The Other Face of the ‘Energy Measures’ in Cuba

Doctors lament that suddenly as many as 30 people arrive with suspected dengue fever. (14ymedio)

14ymedio bigger 14ymedio, Luz Escobar, Havana, 27 September 2019 — ‘The spinning top’ happens once a day, crammed with sick people or those who believe they are. “It is a bus that travels among polyclinics looking for feverish cases, patients with dengue symptoms, and they take them all to a hospital. It can be the Fajardo or the 26th Clinic,” says a recently graduated doctor alarmed by the avalanche of people who arrive on the only route that resists being cut due to the crisis.

It is fifteen days after the government ministers called on the population for tranquility and announced, shortly before the arrival of the Venezuelan oil tanker intended to end the fuel deficit, that no sector would be seriously affected. But in that same speech the measures that, as it was foreseeable, have altered the lives of the Cubans more than the authorities wanted are evident.

“Sometimes the bus arrives at midnight and leaves more than 20 patients at one time in the hospitals. Some specialists were complaining because they received more than 30 cases for admission in the late hours and all at the same time. The other day in the Fajardo hospital the lights went out and I had to run the equipment for two hours two hours in treatment. I ended up exhausted,” says the young doctor.

The authorities proposed a reorganization of the energy supply to avoid blackouts, but in practice this means that a patient can be cut off halfway through a treatment.

“Because of a realignment of hours they made in my clinic now the compressor is turned off [responsible for operating the instruments] at six o’clock. If they cut you off at half, you have a problem,” a dental student in her senior year in the municipality of Cárdenas, in Matanzas, tells 14ymedio. “So you can not do anything right, you know when you start working with a patient but you can not guess when it will end, each case is different,” she complains.

Together with Healthcare, Education is another of the key sectors for the population, in addition to both being the regime’s flag. But here too, the functioning trembles more than usual. Although the Government assured that classes would not be suspended, and shortly after there were partial closures and reductions in the operating hours of the universities, the reality has been even more serious.

The University of Pinar del Río (UPR) has been practically paralyzed for the last two weeks, one of its workers told this newspaper.

“All these measures are avoiding the blackouts programmed by all possible means. The blackout is a symbol of that terrible time of the Special Period, and the last thing that this Government wants now is a protest.” The professor recalled a spontaneous demonstration in the Havana municipality of 10 October that occurred after the passage of a hurricane. At that time many Havanans spent several days without electricity or drinking water.

“This week was also the Caribbean National Competitive Programming Contest in all universities and in the UPR it could not take place. In the next rounds (national, regional and global) there is no way for there to be representation of the UPR,” the teache continues.

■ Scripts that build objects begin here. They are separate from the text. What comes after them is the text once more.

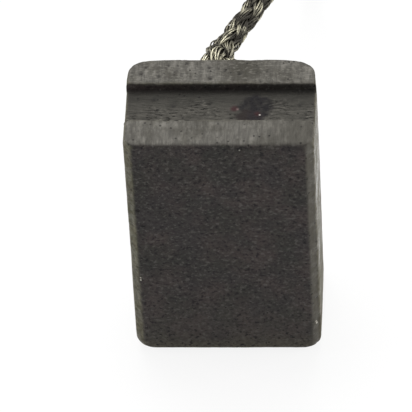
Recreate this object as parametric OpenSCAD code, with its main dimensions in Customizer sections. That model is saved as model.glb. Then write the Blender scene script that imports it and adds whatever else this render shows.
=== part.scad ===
// Carbon brush with a tamped braided shunt and a crimped ring terminal.
//
// The brush stands on its contact face. z = 0 is that face, +Z runs up to the slotted
// top, the broad front face looks towards -Y and the shunt leaves the back face. The
// middle of the contact face is x = y = 0. All sizes are in millimetres.

/* [Block] */
// Width of the block across its broad faces
block_w = 12.5; // [10:0.5:16]
// Thickness of the block from the front face to the back face
block_t = 8; // [7.5:0.5:9]
// Height of the block from the contact face to the top
block_h = 20; // [18:0.5:22]
// Chamfer on the upright edges and the lower edge of the front face
front_chamfer = 0.55; // [0.2:0.05:1]
// Radius of the two upright edges at the back
back_radius = 1.3; // [0.5:0.1:2]
// Radius of the two lower corners, seen from the front
foot_radius = 1.2; // [0.6:0.1:2]

/* [Top] */
// Width of the land between the front face and the spring slot
front_land = 2.4; // [1.5:0.1:2.6]
// Radius of the front edge of that land
land_radius = 0.35; // [0.1:0.05:0.6]
// Chamfer on the two ends of that land
land_end_chamfer = 0.3; // [0.1:0.05:0.6]
// Width of the slot that seats the pressure spring
slot_w = 3.3; // [2:0.1:3.6]
// Depth of the slot below the top
slot_depth = 0.7; // [0.3:0.1:0.8]
// Fillet at the foot of the slot's two walls
slot_fillet = 0.15; // [0.05:0.05:0.25]

/* [Shunt] */
// Diameter of the braided shunt
shunt_d = 1.5; // [1.2:0.1:1.7]
// Depth of the shunt's end inside the block
shunt_seat = 5; // [4:0.5:5.5]
// Diameter of the tamped hole in the back face
hole_d = 2.2; // [2:0.1:2.6]
// Depth of the tamped hole, without its drill point
hole_depth = 5.6; // [5.5:0.1:6]
// Distance from the top of the block down to the hole's axis
hole_drop = 2.3; // [2.2:0.1:3]
// Recess of the tamping compound below the back face
compound_recess = 0.15; // [0.05:0.05:0.4]

/* [Ring terminal] */
// Thickness of the terminal's sheet
sheet_t = 0.8; // [0.5:0.1:1]
// Height of the barrel's underside above the tongue's
barrel_lift = 0.1; // [0.05:0.05:0.3]
// Length of the crimped barrel
barrel_l = 5; // [4:0.5:6]
// Length of the open scoop between the barrel and the tongue
scoop_l = 1.6; // [1:0.1:2.5]
// Outer diameter of the eye
eye_d = 8; // [7:0.5:9]
// Diameter of the stud hole in the eye
stud_hole_d = 4.3; // [3.2:0.1:4.5]
// Distance from the barrel's mouth to the centre of the eye
eye_reach = 10.5; // [10:0.5:13]
// Depth of the two crimp dents in the barrel
crimp_depth = 0.35; // [0.1:0.05:0.4]
// Gap of the seam where the rolled sheet meets along the top of the barrel
seam_gap = 0.1; // [0.05:0.05:0.2]

/* [Hidden] */

$fn = 64;
spill = 1; // how far a cutting shape runs past the surface that it cuts
drill_point = 118; // included angle of the hole's conical bottom

hole_z = block_h - hole_drop;
back_y = block_t / 2;
barrel_d = shunt_d + 2 * sheet_t;
barrel_z = barrel_lift + barrel_d / 2;
terminal_x = 4.4; // where the terminal's axis lies, right of the block's middle
terminal_y = 38; // and where its barrel begins, behind it
crimp_r = 1.1; // radius of the crimping tool's two noses
crimp_places = [1.5, 3.5]; // their distances along the barrel

// Route of the shunt's centre line: straight out of its hole, over in a low arc and down
// to the terminal, which lies on the surface that the brush stands on.
route = [
    [0, back_y - shunt_seat, hole_z], [0, back_y - shunt_seat / 2, hole_z], [0, back_y, hole_z],
    [-0.1, 5.4, 17.7], [-0.1, 6.8, 17.7], [0.4, 8.3, 17.7], [1.4, 10.2, 17.8], [2.4, 12.4, 17.8],
    [3.4, 15, 17.5], [4, 17.5, 16.5], [4.3, 19.9, 14.8], [4.4, 22.1, 12.5],
    [4.4, 24.2, 9.9], [4.4, 26.4, 7.3], [4.4, 28.8, 5], [4.4, 31.6, 3.1],
    [4.4, 34.7, 2], [terminal_x, terminal_y, barrel_z],
    [terminal_x, terminal_y + barrel_l / 2, barrel_z],
    [terminal_x, terminal_y + barrel_l + scoop_l / 2, barrel_z]
];
shunt_sides = 8;

// ---- Shared shapes ----

// The waste outside a round corner whose arc has its centre at the origin and its
// corner towards +X and +Y.
module corner_waste(r) {
    difference() {
        square(r + spill);
        circle(r);
    }
}

// A right-angled notch that leaves a chamfer of width c on an edge at the origin.
module chamfer_waste(c) {
    rotate(45) square(c * sqrt(2), center = true);
}

// Carries a flat outline along X, with the outline's own x along Y and its y along Z.
module along_x(length) {
    rotate([90, 0, 90]) linear_extrude(length, center = true) children();
}

// Carries a flat outline along Y, with the outline's own x along X and its y along Z.
module along_y(length) {
    rotate([90, 0, 0]) linear_extrude(length, center = true) children();
}

// A round bar that runs from y = 0 towards +Y.
module bar_y(d, length) {
    rotate([-90, 0, 0]) cylinder(d = d, h = length);
}

// ---- Carbon block ----

// The block seen from above: chamfered in front and rounded at the back.
module block_plan() {
    difference() {
        square([block_w, block_t], center = true);
        for (side = [-1, 1]) translate([side * block_w / 2, -block_t / 2]) chamfer_waste(front_chamfer);
        for (side = [0, 1]) mirror([side, 0])
            translate([block_w / 2 - back_radius, back_y - back_radius]) corner_waste(back_radius);
    }
}

// The slot seen from the side, with its mouth's front edge at the origin.
module slot_outline() {
    difference() {
        translate([0, -slot_depth]) square([slot_w, slot_depth + spill]);
        translate([slot_fillet, slot_fillet - slot_depth]) rotate(180) corner_waste(slot_fillet);
        translate([slot_w - slot_fillet, slot_fillet - slot_depth]) rotate(-90) corner_waste(slot_fillet);
    }
}

// What the die and the slotting saw take off along the block's whole width.
module cross_cuts() {
    along_x(block_w + 2 * spill) {
        translate([-block_t / 2, 0]) chamfer_waste(front_chamfer);
        translate([land_radius - block_t / 2, block_h - land_radius]) rotate(90) corner_waste(land_radius);
        translate([front_land - block_t / 2, block_h]) slot_outline();
    }
}

// What the two lower corners and the two ends of the front land lose.
module end_cuts() {
    for (side = [0, 1]) mirror([side, 0, 0]) {
        along_y(block_t + 2 * spill)
            translate([block_w / 2 - foot_radius, foot_radius]) rotate(-90) corner_waste(foot_radius);
        translate([block_w / 2, front_land - block_t / 2, block_h])
            along_y(2 * front_land) chamfer_waste(land_end_chamfer);
    }
}

// The drilled hole with its conical bottom, turned about its axis. Its mouth lies at the
// origin and it runs towards -Y. extra makes it stand out of its mouth.
module drilled_hole(extra) {
    hole_r = hole_d / 2;
    point_h = hole_r / tan(drill_point / 2);
    rotate([-90, 0, 0]) rotate_extrude()
        polygon([[0, -hole_depth - point_h], [hole_r, -hole_depth], [hole_r, extra], [0, extra]]);
}

// The pressed carbon block, with its spring slot and the hole for the shunt.
module carbon_block() {
    color("#3b3937") difference() {
        linear_extrude(block_h) block_plan();
        cross_cuts();
        end_cuts();
        translate([0, back_y, hole_z]) drilled_hole(spill);
    }
}

// ---- Tamping compound ----

// The copper-filled compound that fills the hole round the shunt and below its end.
module tamping_compound() {
    color("#7a5142") translate([0, back_y, hole_z]) difference() {
        drilled_hole(-compound_recess);
        translate([0, -shunt_seat, 0]) bar_y(shunt_d, shunt_seat + spill);
    }
}

// ---- Shunt ----

function unit(v) = v / norm(v);

// Direction of the route at point i, from its two neighbours.
function heading(i) = unit(route[min(i + 1, len(route) - 1)] - route[max(i - 1, 0)]);

// One ring of the tube, square to the route at point i.
function tube_ring(i) =
    let (
        along = heading(i),
        across = unit(cross(along, [1, 0, 0])),
        over = cross(along, across)
    )
    [for (k = [0:shunt_sides - 1]) let (a = 360 * (k + 0.5) / shunt_sides)
        route[i] + shunt_d / 2 * (cos(a) * across + sin(a) * over)];

// Faces between ring i and ring i + 1.
function tube_band(i) =
    [for (k = [0:shunt_sides - 1]) let (a = i * shunt_sides, b = a + shunt_sides, n = (k + 1) % shunt_sides)
        [a + k, b + k, b + n, a + n]];

// The braided shunt as a plain tube, from its end in the block to its end in the barrel.
module shunt() {
    rings = len(route);
    points = [for (i = [0:rings - 1]) each tube_ring(i)];
    start_cap = [for (k = [0:shunt_sides - 1]) k];
    end_cap = [for (k = [shunt_sides - 1:-1:0]) (rings - 1) * shunt_sides + k];
    bands = [for (i = [0:rings - 2]) each tube_band(i)];
    color("#b9b4a2") polyhedron(points, concat([start_cap, end_cap], bands));
}

// ---- Ring terminal ----

// The flat tongue, its eye and the flare that joins it to the barrel.
module tongue_outline() {
    barrel_end = barrel_l + scoop_l / 4;
    shoulder = eye_reach - eye_d / 2;
    difference() {
        union() {
            translate([0, eye_reach]) circle(d = eye_d);
            polygon([
                [-barrel_d / 2, barrel_end], [barrel_d / 2, barrel_end],
                [eye_d / 3, shoulder + eye_d / 6], [-eye_d / 3, shoulder + eye_d / 6]
            ]);
        }
        translate([0, eye_reach]) circle(d = stud_hole_d);
    }
}

// The rolled barrel round its own axis, with its seam on top. Its far end is cut away on a
// slant to open it into the tongue.
module barrel() {
    slant = atan((barrel_d - sheet_t) / scoop_l);
    difference() {
        bar_y(barrel_d, barrel_l + scoop_l);
        translate([0, -spill, 0]) bar_y(shunt_d, barrel_l + scoop_l + 2 * spill);
        translate([-barrel_d, barrel_l, barrel_d / 2]) rotate([-slant, 0, 0])
            cube([2 * barrel_d, 2 * (barrel_d + scoop_l), barrel_d]);
        for (y = crimp_places) translate([-barrel_d, y, barrel_d / 2 + crimp_r - crimp_depth])
            rotate([0, 90, 0]) cylinder(r = crimp_r, h = 2 * barrel_d);
        translate([-seam_gap / 2, -spill, 0]) cube([seam_gap, barrel_l + scoop_l + 2 * spill, barrel_d]);
    }
}

// The stamped and rolled terminal, lying on the surface that the brush stands on.
module ring_terminal() {
    color("#c9c8c1") translate([terminal_x, terminal_y, 0]) {
        linear_extrude(sheet_t) tongue_outline();
        translate([0, 0, barrel_z]) barrel();
    }
}

carbon_block();
tamping_compound();
shunt();
ring_terminal();
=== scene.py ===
"""Looks of a carbon brush: worn carbon block, tamped hole, braided shunt and ring terminal.

Every size is in metres, in the part's own frame: z = 0 is the contact face, +Z runs up to
the slotted top, the broad front face looks towards -Y and the shunt leaves towards +Y.
"""
import functools
import itertools
import math

import bpy
import numpy as np
from mathutils import Matrix, Vector


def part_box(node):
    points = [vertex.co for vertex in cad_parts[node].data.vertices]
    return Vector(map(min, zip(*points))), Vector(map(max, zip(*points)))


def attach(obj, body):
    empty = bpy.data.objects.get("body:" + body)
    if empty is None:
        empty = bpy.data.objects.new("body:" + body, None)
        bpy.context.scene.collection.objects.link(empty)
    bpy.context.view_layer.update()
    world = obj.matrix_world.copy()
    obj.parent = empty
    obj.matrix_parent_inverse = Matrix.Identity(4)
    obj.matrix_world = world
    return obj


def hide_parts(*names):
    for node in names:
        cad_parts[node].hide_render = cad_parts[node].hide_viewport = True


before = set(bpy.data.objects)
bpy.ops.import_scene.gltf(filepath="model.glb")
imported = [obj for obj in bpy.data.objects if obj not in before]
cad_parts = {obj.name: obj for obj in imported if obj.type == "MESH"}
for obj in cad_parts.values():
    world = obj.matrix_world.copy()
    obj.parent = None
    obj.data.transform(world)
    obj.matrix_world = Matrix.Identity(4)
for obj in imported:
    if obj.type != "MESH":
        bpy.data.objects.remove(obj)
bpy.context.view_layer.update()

bl_info = {
    "name": "Carbon brush",
    "version": (1, 0, 0),
    "blender": (4, 5, 0),
    "location": "View3D > Sidebar > Carbon brush",
    "description": "Dresses the carbon brush with its worn block, braided shunt and terminal",
    "category": "Object",
}

MM = 0.001
TURN = 2 * math.pi
BLOCK_LOW, BLOCK_HIGH = (np.array(corner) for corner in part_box("carbon_block"))
TERMINAL_LOW, TERMINAL_HIGH = (np.array(corner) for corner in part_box("ring_terminal"))

# Route of the shunt's centre line in millimetres, from its end in the block, through the
# mouth of its hole and down to its end in the terminal.
ROUTE = np.array([
    (0, -1, 17.7), (0, 1.5, 17.7), (0, 4, 17.7),
    (-0.1, 5.4, 17.7), (-0.1, 6.8, 17.7), (0.4, 8.3, 17.7), (1.4, 10.2, 17.8), (2.4, 12.4, 17.8),
    (3.4, 15, 17.5), (4, 17.5, 16.5), (4.3, 19.9, 14.8), (4.4, 22.1, 12.5),
    (4.4, 24.2, 9.9), (4.4, 26.4, 7.3), (4.4, 28.8, 5), (4.4, 31.6, 3.1),
    (4.4, 34.7, 2), (4.4, 38, 1.65), (4.4, 40.5, 1.65), (4.4, 43.8, 1.65),
]) * MM
MOUTH = 2  # the point of the route at the mouth of the hole

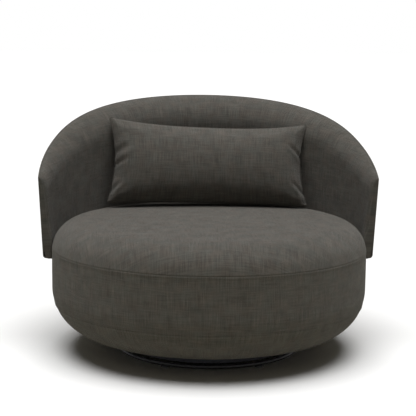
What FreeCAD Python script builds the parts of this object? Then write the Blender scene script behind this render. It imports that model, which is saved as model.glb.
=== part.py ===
import FreeCAD, Part
import math
import os
import re

import Sketcher
from FreeCAD import Placement, Rotation, Vector

# A round swivel cuddle chair: an upholstered drum seat that turns on a ring base,
# with a padded barrel shell bolted round the back half of the drum and a loose pillow.
# Millimetres, +Z up, the front of the chair faces -Y, the floor is z = 0.
# Every piece is drawn about the swivel axis and then placed so that the chair's
# bounding box is centred on the origin.

doc = FreeCAD.newDocument("CuddleChair")

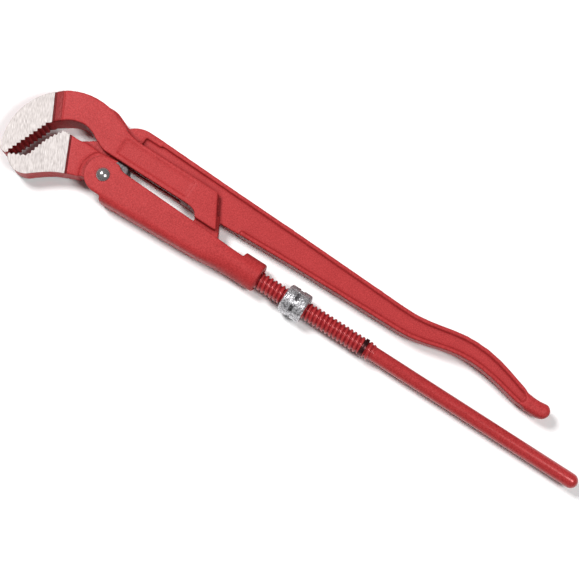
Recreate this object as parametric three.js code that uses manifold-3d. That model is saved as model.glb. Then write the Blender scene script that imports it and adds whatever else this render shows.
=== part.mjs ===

But not only university education suffers. This newspaper was able to verify, in a tour of several schools in the capital, that in several of them class schedules were adjusted andsome adjustments were made in class schedules and cuts of some complementary subjects such as Participatory Sport or Vocational Guidance. According to one teacher, activities should be normalized next week.

A resident of Guanabacoa, in the capital, has been going through the wringer to take her son to school in the last two weeks. Her son studies in a school for children with special needs and is always picked up by a minibus very close to their home. “As of last week they’ve cancelled the bus and now I have to invent a thousand tricks to get there early. The boy gets desperate and gets in a bad mood when he has to wait a lot,” she laments.

The savings have even reached the kitchens of the schools. In some provinces such as Pinar del Río and Matanzas, schools are using firewood to cook students’ lunch, according to several testimonies collected by this newspaper. “They cook in the middle of the schoolyard and every day my granddaughter gets home with ashes her hair,” says a retired woman from Pinar del Río who has three grandchildren in her care.

Alberto López Díaz, vice president of the Government in Villa Clara, said there are concrete measures that have been agreed to with the country’s leadership for saving electricity.

“The state centers disconnect the breakers during peak hours, from 11:00 am to 1:00 pm and from 5:00 pm to 9:00 pm. Only 164 centers with vital services and priorities are authorized to maintain electricity consumption, such as the Hospitals, the meat productions plants, dairy products, electrochemistry, among others,” said López in a meeting that took place this Thursday in that city and was chaired by Cuban president Miguel Díaz-Canel Bermúdez.

In that province 917 patrols have been created from 434 schools to go house to house alerting the 12,505 customers of the Electric Union that consume more than 500Kwh of the need for savings. In addition, 121 command posts have been created to achieve, at the level of the Committees for the Defense of the Revolution (CDR) a call to turn off 20-watt lamps and 120-watt refrigerators.

Although the Government has spent days pretending that the situation is short-term and the measures adopted will cushion major problems, the lives of citizens show that things have gone remarkably worse. The lack of foreign subsidies and the inability of a stagnant economy without dynamism are far from being solved with the arrival of an oil tanker.